----- Data to use -----

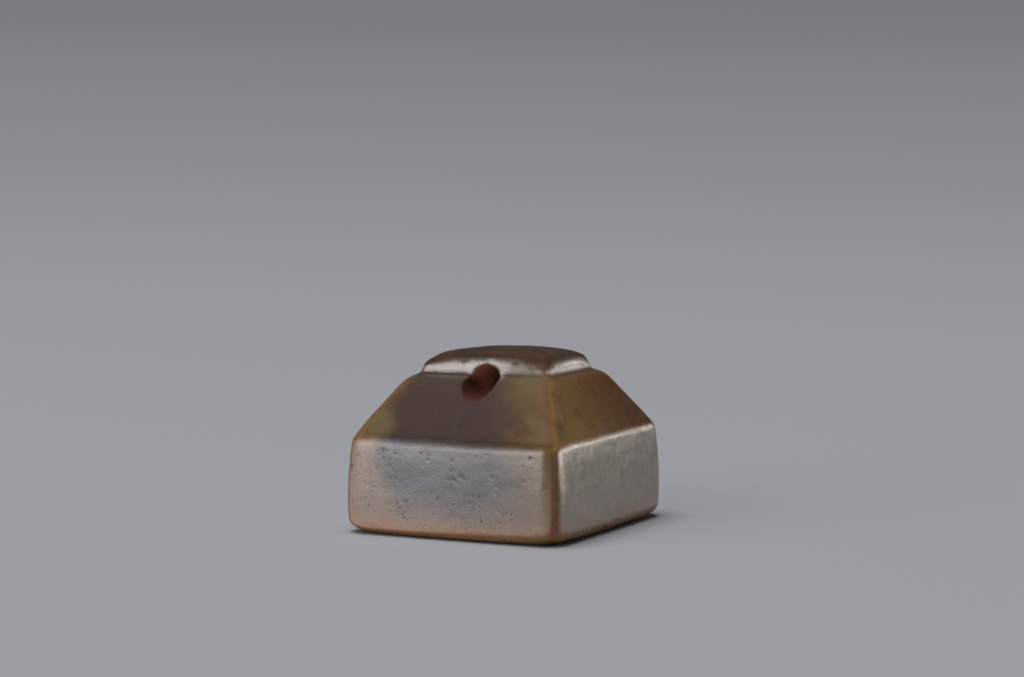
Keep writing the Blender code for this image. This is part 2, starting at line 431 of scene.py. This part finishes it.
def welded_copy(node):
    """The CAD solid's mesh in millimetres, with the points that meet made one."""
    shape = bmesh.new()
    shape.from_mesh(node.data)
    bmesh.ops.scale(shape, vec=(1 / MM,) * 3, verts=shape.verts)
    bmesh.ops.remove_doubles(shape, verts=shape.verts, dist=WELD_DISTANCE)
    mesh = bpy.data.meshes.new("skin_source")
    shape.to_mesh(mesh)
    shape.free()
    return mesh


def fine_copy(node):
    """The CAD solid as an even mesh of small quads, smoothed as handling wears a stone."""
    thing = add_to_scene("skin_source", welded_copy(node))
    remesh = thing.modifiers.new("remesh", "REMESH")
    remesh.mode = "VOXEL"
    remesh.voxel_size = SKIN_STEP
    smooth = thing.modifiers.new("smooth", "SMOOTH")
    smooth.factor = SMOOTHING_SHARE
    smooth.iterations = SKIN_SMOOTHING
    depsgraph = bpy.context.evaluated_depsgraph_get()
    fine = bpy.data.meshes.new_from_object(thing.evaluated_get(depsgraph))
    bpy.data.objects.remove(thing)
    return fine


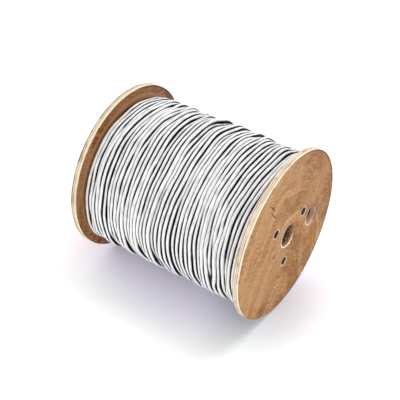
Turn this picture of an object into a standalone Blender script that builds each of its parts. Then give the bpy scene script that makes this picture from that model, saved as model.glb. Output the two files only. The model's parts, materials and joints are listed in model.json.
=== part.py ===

-----

**What the task requires**:
In the records above, locate the lines holding the word "Blender". Copy each of them.

**Answer to this exercise**:
Keep writing the Blender code for this image. This is part 2, starting at line 431 of scene.py. This part finishes it.
Turn this picture of an object into a standalone Blender script that builds each of its parts. Then give the bpy scene script that makes this picture from that model, saved as model.glb. Output the two files only. The model's parts, materials and joints are listed in model.json.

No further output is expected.